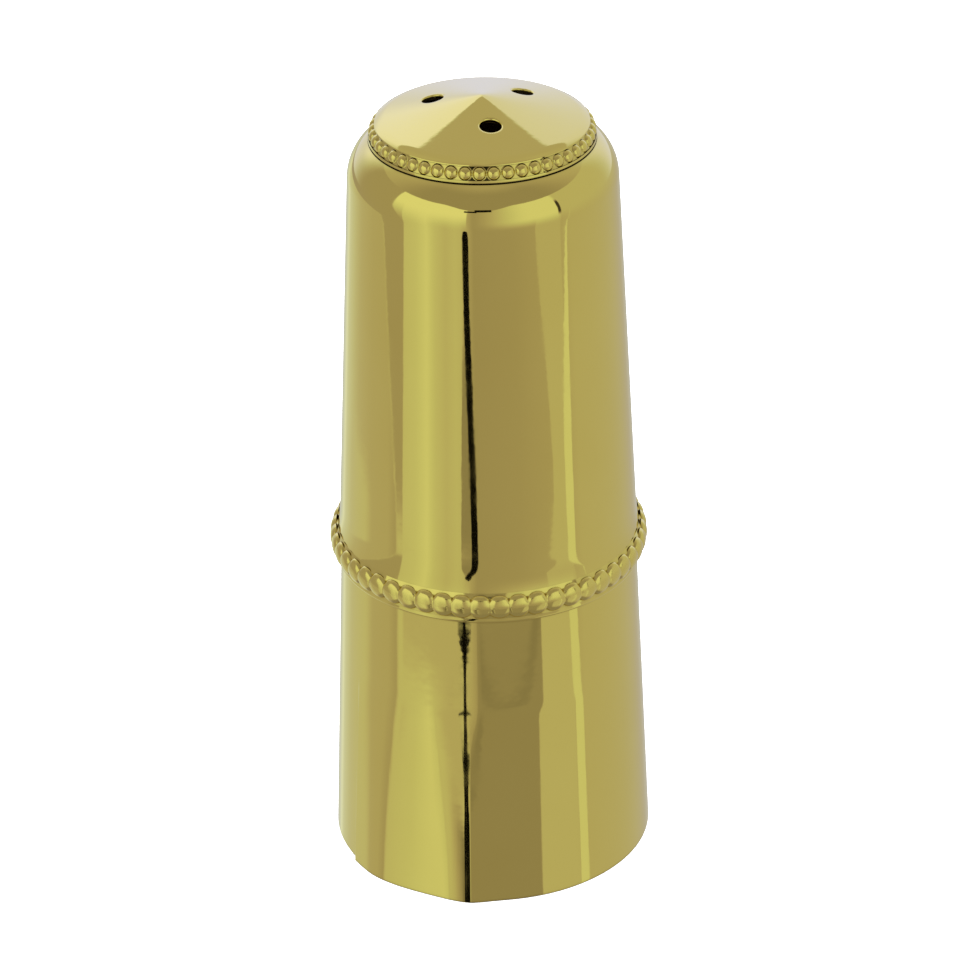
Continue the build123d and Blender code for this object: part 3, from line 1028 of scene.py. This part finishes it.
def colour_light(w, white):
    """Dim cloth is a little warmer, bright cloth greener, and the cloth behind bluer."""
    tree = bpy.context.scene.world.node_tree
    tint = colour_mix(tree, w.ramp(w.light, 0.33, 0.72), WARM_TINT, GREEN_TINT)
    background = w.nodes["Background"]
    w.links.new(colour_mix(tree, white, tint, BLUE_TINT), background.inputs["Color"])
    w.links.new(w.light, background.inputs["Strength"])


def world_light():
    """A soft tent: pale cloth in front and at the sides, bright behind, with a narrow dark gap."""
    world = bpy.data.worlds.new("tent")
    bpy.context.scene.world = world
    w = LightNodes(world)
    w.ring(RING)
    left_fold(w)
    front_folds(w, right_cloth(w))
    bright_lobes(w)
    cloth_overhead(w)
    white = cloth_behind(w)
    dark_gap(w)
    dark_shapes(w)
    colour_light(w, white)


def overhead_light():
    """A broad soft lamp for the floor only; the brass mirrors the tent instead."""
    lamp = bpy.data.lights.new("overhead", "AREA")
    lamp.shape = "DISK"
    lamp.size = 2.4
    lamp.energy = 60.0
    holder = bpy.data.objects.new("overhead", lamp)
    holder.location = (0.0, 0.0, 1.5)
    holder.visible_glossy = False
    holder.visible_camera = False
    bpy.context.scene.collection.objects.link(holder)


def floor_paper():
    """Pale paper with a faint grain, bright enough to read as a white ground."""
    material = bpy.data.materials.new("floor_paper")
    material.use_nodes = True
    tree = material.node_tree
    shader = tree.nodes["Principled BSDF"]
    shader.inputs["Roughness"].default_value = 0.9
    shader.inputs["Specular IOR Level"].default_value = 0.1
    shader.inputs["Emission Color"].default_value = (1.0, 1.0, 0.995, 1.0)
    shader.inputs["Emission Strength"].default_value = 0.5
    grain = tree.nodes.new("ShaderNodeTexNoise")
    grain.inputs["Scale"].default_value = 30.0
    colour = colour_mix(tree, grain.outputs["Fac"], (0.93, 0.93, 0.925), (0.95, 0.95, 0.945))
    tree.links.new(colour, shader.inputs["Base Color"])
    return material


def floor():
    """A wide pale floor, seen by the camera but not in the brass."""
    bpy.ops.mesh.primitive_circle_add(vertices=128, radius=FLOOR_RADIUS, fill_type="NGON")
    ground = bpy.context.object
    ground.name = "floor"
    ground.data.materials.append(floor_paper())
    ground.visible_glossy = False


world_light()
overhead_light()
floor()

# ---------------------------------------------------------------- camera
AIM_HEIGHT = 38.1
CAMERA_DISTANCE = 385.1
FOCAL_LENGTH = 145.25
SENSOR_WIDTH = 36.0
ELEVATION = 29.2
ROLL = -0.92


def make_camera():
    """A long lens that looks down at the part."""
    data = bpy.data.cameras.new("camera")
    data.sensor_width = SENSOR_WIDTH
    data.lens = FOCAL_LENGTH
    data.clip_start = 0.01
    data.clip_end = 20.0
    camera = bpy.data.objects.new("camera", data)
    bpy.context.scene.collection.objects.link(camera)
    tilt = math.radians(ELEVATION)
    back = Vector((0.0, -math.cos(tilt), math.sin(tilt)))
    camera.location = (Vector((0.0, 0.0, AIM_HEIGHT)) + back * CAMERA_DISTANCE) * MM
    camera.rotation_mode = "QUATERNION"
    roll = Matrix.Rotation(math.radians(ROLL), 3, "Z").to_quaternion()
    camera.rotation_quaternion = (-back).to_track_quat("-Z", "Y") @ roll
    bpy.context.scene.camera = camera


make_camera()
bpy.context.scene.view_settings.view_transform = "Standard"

**Task objective**
Return all of the data exactly as it reads.

**Expected output**
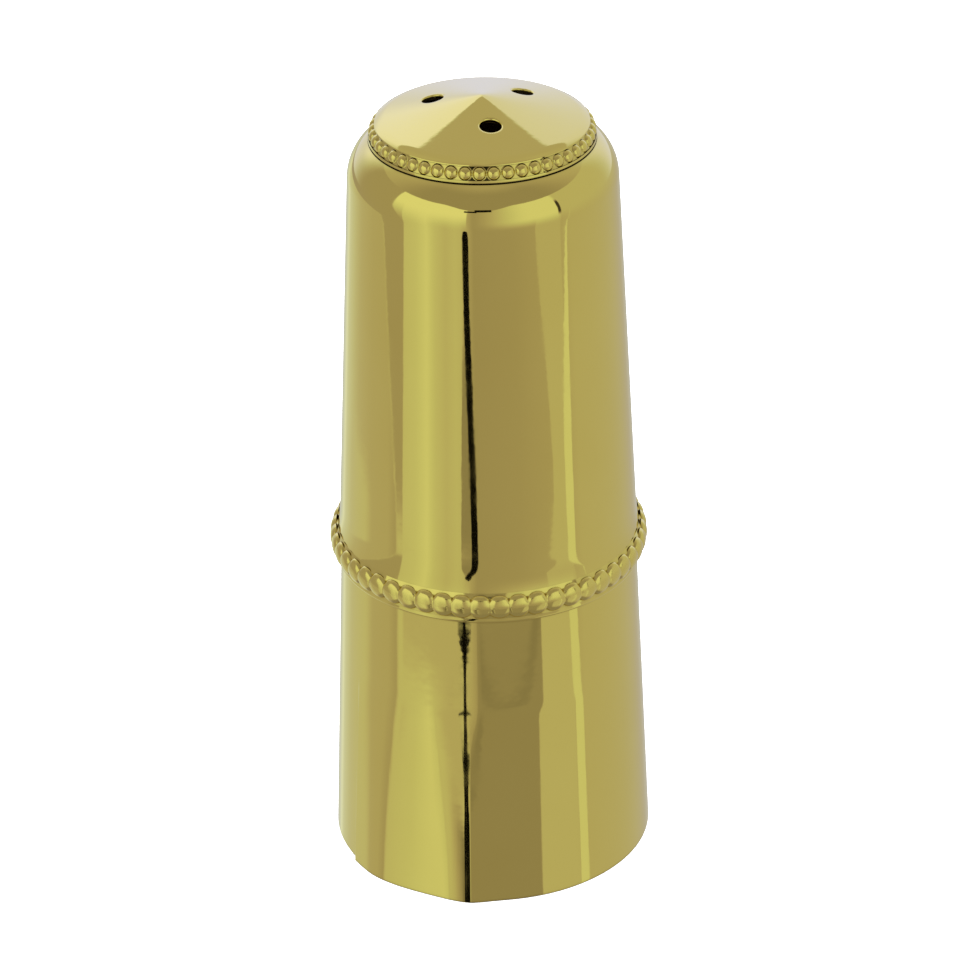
Continue the build123d and Blender code for this object: part 3, from line 1028 of scene.py. This part finishes it.
def colour_light(w, white):
    """Dim cloth is a little warmer, bright cloth greener, and the cloth behind bluer."""
    tree = bpy.context.scene.world.node_tree
    tint = colour_mix(tree, w.ramp(w.light, 0.33, 0.72), WARM_TINT, GREEN_TINT)
    background = w.nodes["Background"]
    w.links.new(colour_mix(tree, white, tint, BLUE_TINT), background.inputs["Color"])
    w.links.new(w.light, background.inputs["Strength"])


def world_light():
    """A soft tent: pale cloth in front and at the sides, bright behind, with a narrow dark gap."""
    world = bpy.data.worlds.new("tent")
    bpy.context.scene.world = world
    w = LightNodes(world)
    w.ring(RING)
    left_fold(w)
    front_folds(w, right_cloth(w))
    bright_lobes(w)
    cloth_overhead(w)
    white = cloth_behind(w)
    dark_gap(w)
    dark_shapes(w)
    colour_light(w, white)


def overhead_light():
    """A broad soft lamp for the floor only; the brass mirrors the tent instead."""
    lamp = bpy.data.lights.new("overhead", "AREA")
    lamp.shape = "DISK"
    lamp.size = 2.4
    lamp.energy = 60.0
    holder = bpy.data.objects.new("overhead", lamp)
    holder.location = (0.0, 0.0, 1.5)
    holder.visible_glossy = False
    holder.visible_camera = False
    bpy.context.scene.collection.objects.link(holder)


def floor_paper():
    """Pale paper with a faint grain, bright enough to read as a white ground."""
    material = bpy.data.materials.new("floor_paper")
    material.use_nodes = True
    tree = material.node_tree
    shader = tree.nodes["Principled BSDF"]
    shader.inputs["Roughness"].default_value = 0.9
    shader.inputs["Specular IOR Level"].default_value = 0.1
    shader.inputs["Emission Color"].default_value = (1.0, 1.0, 0.995, 1.0)
    shader.inputs["Emission Strength"].default_value = 0.5
    grain = tree.nodes.new("ShaderNodeTexNoise")
    grain.inputs["Scale"].default_value = 30.0
    colour = colour_mix(tree, grain.outputs["Fac"], (0.93, 0.93, 0.925), (0.95, 0.95, 0.945))
    tree.links.new(colour, shader.inputs["Base Color"])
    return material


def floor():
    """A wide pale floor, seen by the camera but not in the brass."""
    bpy.ops.mesh.primitive_circle_add(vertices=128, radius=FLOOR_RADIUS, fill_type="NGON")
    ground = bpy.context.object
    ground.name = "floor"
    ground.data.materials.append(floor_paper())
    ground.visible_glossy = False


world_light()
overhead_light()
floor()

# ---------------------------------------------------------------- camera
AIM_HEIGHT = 38.1
CAMERA_DISTANCE = 385.1
FOCAL_LENGTH = 145.25
SENSOR_WIDTH = 36.0
ELEVATION = 29.2
ROLL = -0.92


def make_camera():
    """A long lens that looks down at the part."""
    data = bpy.data.cameras.new("camera")
    data.sensor_width = SENSOR_WIDTH
    data.lens = FOCAL_LENGTH
    data.clip_start = 0.01
    data.clip_end = 20.0
    camera = bpy.data.objects.new("camera", data)
    bpy.context.scene.collection.objects.link(camera)
    tilt = math.radians(ELEVATION)
    back = Vector((0.0, -math.cos(tilt), math.sin(tilt)))
    camera.location = (Vector((0.0, 0.0, AIM_HEIGHT)) + back * CAMERA_DISTANCE) * MM
    camera.rotation_mode = "QUATERNION"
    roll = Matrix.Rotation(math.radians(ROLL), 3, "Z").to_quaternion()
    camera.rotation_quaternion = (-back).to_track_quat("-Z", "Y") @ roll
    bpy.context.scene.camera = camera


make_camera()
bpy.context.scene.view_settings.view_transform = "Standard"